>>

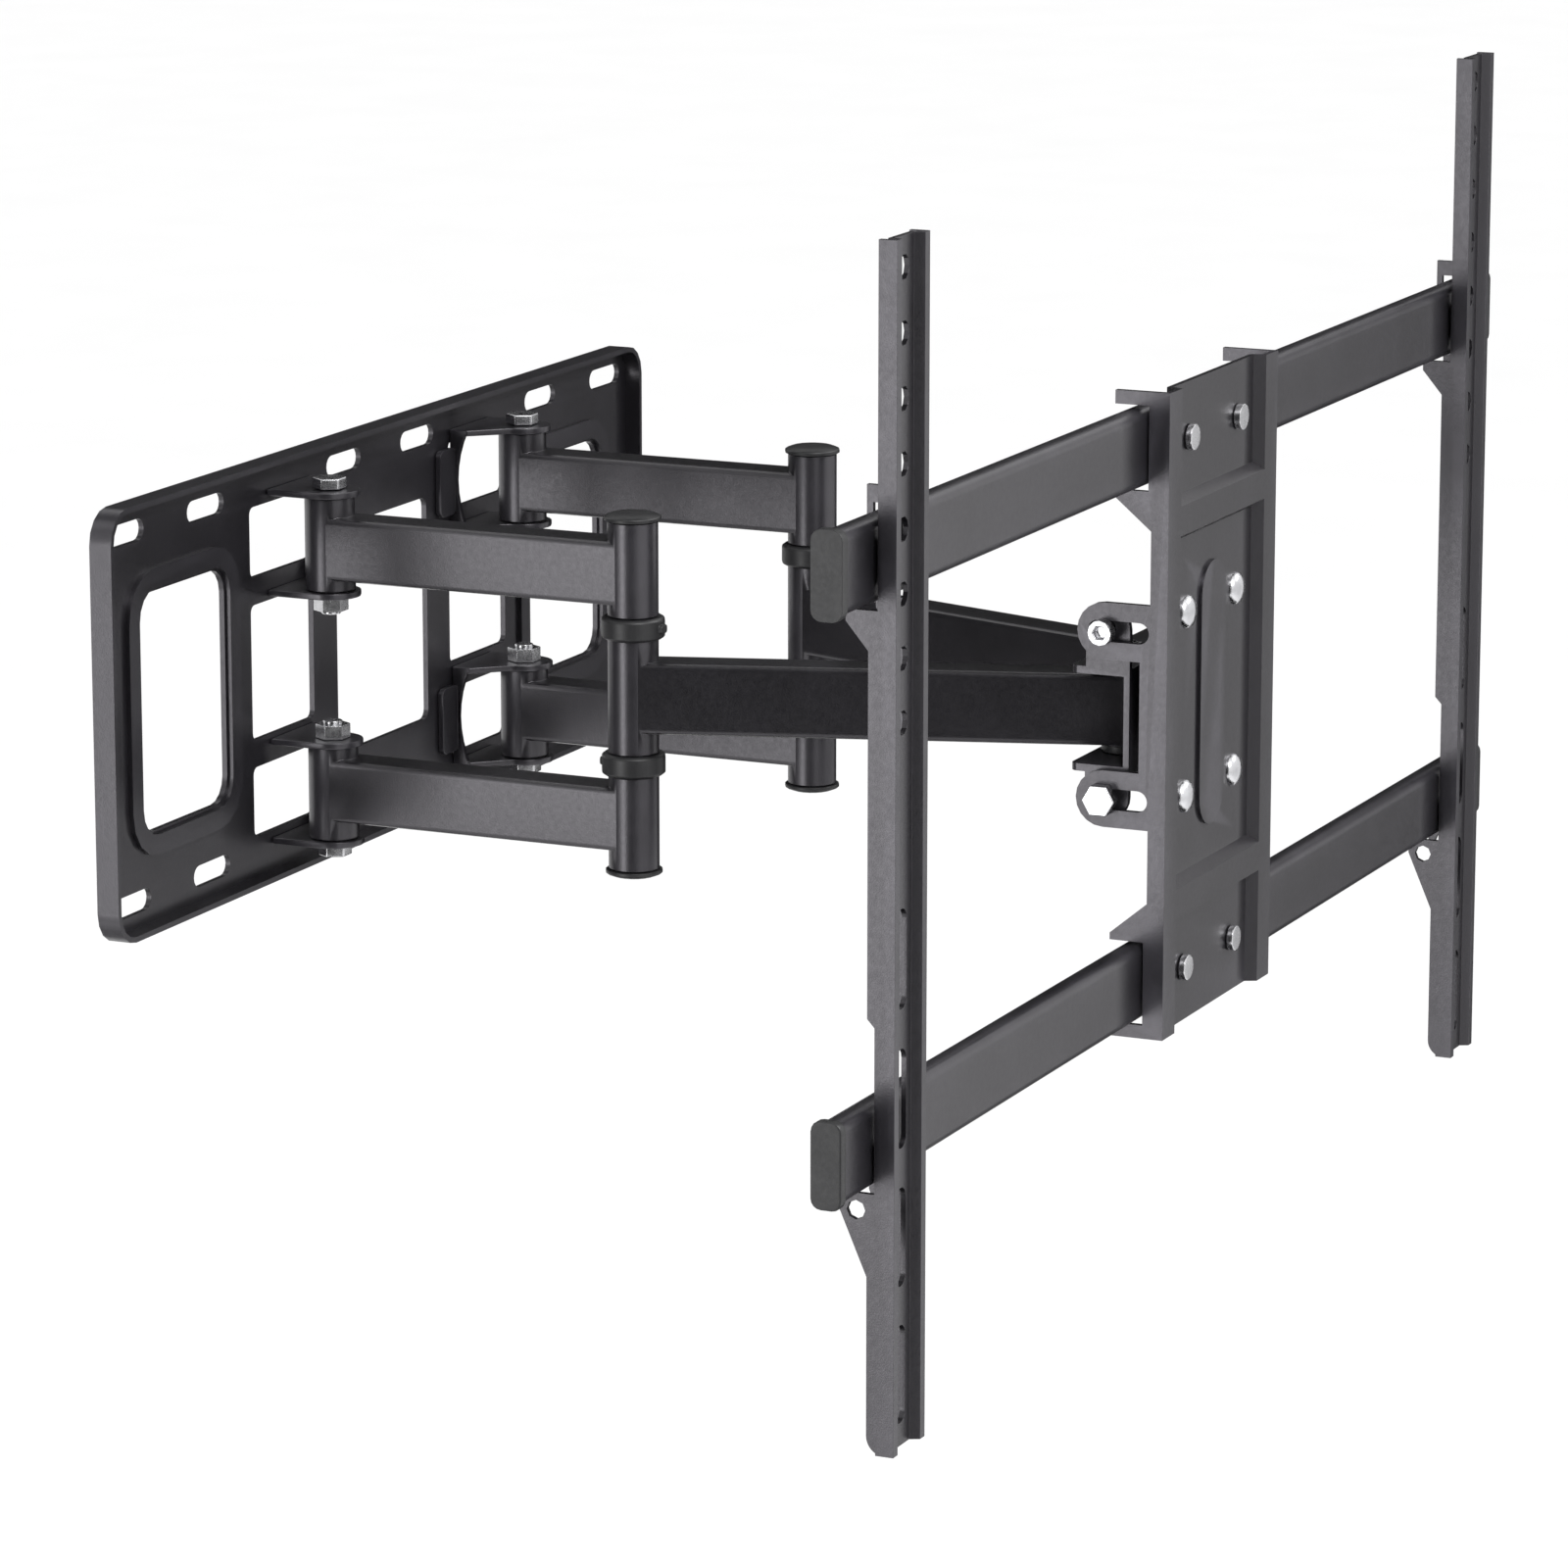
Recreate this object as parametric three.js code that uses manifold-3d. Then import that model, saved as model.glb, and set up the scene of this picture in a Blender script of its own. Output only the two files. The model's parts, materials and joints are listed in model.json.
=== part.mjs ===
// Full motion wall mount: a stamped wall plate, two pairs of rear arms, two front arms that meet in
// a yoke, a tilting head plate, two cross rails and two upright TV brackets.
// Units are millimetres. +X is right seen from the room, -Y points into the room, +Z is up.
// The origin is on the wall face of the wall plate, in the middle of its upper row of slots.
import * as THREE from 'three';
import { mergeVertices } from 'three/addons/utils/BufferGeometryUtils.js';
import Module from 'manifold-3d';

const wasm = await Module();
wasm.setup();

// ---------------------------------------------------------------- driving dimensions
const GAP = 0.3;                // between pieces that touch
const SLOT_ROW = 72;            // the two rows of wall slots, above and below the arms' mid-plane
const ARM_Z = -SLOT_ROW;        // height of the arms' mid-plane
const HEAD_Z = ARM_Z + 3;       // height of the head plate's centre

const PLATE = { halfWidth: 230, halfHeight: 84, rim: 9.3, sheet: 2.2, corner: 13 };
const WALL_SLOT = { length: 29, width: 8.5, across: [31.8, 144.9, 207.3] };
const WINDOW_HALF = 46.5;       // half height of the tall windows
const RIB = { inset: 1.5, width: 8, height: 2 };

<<
>>

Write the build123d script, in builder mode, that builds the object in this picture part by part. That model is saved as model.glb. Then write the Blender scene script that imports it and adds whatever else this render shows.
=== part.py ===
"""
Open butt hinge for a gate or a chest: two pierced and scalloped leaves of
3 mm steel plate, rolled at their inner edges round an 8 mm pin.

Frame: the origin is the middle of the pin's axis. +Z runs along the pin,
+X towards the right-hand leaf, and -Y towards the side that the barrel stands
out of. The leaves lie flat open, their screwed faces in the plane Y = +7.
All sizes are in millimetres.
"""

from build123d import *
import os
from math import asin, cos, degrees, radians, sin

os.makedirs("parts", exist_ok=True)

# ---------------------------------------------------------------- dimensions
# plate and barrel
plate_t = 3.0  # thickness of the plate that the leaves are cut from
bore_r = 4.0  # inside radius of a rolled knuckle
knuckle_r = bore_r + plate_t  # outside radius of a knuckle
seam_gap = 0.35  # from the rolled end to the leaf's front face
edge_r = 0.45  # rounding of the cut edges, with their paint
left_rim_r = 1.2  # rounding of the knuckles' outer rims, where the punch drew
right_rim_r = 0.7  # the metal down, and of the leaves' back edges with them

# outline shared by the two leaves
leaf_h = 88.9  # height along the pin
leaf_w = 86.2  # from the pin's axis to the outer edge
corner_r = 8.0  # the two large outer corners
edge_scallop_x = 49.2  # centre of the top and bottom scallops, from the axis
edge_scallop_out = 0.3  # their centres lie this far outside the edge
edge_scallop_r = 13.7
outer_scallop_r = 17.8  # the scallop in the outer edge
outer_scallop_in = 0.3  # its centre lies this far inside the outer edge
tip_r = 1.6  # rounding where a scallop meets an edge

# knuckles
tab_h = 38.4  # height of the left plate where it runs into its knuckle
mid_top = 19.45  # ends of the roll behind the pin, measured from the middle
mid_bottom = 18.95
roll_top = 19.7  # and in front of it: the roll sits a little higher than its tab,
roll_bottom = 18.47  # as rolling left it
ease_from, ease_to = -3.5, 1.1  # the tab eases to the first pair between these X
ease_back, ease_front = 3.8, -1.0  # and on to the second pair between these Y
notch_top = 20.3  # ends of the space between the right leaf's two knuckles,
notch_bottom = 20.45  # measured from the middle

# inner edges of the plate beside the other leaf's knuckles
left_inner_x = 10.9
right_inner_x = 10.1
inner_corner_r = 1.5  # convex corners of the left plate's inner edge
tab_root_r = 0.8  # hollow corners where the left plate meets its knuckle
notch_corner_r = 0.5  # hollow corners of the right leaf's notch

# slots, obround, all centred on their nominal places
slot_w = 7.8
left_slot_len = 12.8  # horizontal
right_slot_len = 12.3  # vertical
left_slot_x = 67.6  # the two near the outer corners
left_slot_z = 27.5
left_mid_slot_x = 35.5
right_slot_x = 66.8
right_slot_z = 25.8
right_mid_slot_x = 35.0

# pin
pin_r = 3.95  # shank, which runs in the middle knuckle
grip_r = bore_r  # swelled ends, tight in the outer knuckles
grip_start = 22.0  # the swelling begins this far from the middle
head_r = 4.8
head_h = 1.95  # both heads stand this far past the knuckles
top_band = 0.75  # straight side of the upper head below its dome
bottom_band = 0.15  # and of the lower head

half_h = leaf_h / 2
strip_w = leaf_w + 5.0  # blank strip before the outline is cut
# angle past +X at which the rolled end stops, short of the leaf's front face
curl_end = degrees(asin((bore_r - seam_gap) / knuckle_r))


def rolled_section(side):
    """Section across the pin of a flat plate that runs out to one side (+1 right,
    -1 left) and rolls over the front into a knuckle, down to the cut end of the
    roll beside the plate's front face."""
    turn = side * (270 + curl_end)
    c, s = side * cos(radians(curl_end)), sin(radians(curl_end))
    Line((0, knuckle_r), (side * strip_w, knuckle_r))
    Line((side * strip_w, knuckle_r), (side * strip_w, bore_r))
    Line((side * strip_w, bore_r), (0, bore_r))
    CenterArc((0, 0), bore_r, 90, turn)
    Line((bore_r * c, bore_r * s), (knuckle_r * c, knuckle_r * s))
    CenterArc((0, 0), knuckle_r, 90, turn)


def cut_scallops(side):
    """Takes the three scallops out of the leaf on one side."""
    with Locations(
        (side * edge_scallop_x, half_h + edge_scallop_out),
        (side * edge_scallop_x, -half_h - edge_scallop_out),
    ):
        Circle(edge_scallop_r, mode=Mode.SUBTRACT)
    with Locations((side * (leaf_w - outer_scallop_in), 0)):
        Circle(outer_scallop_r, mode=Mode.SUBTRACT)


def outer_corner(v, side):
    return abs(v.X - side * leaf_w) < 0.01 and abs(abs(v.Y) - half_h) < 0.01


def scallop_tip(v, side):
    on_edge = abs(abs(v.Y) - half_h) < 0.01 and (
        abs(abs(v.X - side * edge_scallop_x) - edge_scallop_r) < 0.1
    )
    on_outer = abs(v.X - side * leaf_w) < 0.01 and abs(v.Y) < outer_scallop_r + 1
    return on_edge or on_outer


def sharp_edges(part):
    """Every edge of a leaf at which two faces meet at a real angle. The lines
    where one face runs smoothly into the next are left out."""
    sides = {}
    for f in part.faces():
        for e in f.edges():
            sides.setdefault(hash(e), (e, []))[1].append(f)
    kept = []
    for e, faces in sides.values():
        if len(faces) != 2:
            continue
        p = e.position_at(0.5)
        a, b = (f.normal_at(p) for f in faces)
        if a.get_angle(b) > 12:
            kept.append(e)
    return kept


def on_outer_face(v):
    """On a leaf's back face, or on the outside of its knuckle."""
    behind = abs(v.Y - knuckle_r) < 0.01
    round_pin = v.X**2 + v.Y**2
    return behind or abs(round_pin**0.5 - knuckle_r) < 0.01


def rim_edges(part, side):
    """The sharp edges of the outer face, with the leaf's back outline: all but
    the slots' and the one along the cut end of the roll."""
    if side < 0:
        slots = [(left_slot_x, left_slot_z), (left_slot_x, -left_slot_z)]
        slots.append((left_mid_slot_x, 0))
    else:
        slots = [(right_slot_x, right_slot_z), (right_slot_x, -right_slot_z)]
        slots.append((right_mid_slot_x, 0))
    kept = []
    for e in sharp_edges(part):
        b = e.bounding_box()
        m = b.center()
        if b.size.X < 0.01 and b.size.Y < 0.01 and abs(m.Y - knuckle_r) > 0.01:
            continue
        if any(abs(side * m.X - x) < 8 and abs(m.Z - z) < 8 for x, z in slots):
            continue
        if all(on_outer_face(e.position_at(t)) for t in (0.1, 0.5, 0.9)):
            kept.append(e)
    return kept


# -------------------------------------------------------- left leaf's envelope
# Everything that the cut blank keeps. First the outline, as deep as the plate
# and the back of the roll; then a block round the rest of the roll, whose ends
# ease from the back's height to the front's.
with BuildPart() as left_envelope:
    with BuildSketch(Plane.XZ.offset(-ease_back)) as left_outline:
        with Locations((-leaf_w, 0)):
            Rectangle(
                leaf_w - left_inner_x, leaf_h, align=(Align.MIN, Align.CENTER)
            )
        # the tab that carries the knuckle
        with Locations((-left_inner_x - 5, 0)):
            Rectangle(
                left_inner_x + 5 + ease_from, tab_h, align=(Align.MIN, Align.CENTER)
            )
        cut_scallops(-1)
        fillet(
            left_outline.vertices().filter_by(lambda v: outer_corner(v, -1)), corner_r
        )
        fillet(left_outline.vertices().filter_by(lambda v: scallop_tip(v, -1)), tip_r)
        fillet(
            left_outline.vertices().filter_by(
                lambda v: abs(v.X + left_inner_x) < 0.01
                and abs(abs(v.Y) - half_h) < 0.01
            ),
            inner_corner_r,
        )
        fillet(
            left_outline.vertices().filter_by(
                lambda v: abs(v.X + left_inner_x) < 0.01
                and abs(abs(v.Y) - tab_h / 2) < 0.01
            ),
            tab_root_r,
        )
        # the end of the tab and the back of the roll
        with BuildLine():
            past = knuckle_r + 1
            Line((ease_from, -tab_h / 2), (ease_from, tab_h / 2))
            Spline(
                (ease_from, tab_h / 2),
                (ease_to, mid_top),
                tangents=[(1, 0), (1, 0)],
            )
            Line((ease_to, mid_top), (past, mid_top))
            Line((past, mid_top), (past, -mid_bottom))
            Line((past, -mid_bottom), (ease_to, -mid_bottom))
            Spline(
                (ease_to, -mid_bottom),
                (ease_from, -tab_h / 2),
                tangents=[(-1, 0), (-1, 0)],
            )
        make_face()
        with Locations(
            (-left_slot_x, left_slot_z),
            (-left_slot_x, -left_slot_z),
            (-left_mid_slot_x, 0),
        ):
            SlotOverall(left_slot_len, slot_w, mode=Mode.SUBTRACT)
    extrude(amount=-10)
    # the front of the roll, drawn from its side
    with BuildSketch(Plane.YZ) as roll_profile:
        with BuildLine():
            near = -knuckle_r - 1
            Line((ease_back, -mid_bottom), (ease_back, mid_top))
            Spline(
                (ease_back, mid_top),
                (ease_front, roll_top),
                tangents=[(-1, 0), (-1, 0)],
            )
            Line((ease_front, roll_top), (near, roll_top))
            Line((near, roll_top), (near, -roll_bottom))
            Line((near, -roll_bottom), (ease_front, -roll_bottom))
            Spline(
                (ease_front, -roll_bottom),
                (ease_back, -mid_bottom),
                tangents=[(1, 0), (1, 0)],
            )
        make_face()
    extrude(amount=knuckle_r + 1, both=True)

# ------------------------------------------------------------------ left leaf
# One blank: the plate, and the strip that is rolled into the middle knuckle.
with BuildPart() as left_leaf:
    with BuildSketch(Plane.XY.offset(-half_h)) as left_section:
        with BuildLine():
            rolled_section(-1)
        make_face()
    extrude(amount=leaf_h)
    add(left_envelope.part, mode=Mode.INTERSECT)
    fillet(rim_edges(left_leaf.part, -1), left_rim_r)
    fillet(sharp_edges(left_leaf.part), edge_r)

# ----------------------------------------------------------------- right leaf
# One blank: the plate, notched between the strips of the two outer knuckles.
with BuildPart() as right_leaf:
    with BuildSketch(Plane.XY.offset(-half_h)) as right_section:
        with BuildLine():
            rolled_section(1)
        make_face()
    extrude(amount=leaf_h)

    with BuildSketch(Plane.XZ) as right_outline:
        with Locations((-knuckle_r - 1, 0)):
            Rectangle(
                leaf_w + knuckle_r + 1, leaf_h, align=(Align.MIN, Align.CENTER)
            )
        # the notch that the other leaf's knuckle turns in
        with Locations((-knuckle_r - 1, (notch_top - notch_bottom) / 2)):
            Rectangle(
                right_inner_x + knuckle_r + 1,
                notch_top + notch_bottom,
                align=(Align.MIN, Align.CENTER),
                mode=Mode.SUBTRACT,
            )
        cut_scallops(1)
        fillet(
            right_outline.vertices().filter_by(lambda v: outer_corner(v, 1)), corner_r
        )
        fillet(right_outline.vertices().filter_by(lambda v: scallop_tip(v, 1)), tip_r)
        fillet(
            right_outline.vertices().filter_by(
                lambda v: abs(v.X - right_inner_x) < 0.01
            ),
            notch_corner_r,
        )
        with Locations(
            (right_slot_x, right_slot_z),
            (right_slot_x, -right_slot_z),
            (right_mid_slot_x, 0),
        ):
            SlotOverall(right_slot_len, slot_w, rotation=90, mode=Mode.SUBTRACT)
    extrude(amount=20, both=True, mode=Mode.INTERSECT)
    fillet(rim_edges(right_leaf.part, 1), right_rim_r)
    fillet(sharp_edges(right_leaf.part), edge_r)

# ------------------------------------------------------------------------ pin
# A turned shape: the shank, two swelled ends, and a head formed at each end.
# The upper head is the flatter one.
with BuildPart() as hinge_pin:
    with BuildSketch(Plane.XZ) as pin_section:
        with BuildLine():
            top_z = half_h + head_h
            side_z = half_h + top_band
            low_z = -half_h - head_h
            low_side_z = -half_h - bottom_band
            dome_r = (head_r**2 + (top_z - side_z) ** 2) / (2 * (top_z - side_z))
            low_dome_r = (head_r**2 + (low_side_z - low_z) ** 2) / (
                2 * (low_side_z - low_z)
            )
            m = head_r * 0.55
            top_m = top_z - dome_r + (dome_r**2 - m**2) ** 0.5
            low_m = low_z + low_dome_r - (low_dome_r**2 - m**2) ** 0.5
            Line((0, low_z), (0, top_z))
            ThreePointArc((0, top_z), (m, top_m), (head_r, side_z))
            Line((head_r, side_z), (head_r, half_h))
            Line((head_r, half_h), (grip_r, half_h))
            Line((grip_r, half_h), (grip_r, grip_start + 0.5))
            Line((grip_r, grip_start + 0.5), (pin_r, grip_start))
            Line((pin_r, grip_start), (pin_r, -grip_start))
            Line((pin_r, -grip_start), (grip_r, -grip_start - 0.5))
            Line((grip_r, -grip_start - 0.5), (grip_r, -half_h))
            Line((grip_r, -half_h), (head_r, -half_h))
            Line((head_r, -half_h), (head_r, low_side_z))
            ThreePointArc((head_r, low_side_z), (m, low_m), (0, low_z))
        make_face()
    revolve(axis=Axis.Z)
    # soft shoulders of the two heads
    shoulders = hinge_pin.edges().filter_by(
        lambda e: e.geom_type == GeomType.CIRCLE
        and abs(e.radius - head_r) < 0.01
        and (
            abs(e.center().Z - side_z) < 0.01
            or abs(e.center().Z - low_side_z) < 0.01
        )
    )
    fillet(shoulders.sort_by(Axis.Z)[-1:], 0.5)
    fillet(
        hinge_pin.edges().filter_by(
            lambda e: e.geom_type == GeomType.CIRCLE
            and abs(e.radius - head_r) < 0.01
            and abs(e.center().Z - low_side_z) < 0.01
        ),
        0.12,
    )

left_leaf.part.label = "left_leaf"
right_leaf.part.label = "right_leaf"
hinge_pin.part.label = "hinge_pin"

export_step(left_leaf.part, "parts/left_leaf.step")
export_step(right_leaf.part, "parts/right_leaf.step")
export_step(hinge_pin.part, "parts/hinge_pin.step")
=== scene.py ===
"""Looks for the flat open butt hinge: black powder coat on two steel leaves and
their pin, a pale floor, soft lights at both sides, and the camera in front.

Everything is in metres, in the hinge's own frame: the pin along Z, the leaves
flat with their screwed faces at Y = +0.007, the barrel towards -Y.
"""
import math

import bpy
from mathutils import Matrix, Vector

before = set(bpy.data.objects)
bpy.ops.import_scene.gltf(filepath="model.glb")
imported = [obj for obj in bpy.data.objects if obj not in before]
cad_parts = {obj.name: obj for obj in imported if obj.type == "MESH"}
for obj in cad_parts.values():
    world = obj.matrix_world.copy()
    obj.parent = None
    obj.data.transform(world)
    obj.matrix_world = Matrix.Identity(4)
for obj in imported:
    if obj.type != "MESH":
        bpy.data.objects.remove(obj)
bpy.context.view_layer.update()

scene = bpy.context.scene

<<

Proceeding from the line containing "world = obj.matrix_world.copy()" through the line containing "scene = bpy.context.scene", transcribe the lines above exactly, both end lines included.

    world = obj.matrix_world.copy()
    obj.parent = None
    obj.data.transform(world)
    obj.matrix_world = Matrix.Identity(4)
for obj in imported:
    if obj.type != "MESH":
        bpy.data.objects.remove(obj)
bpy.context.view_layer.update()

scene = bpy.context.scene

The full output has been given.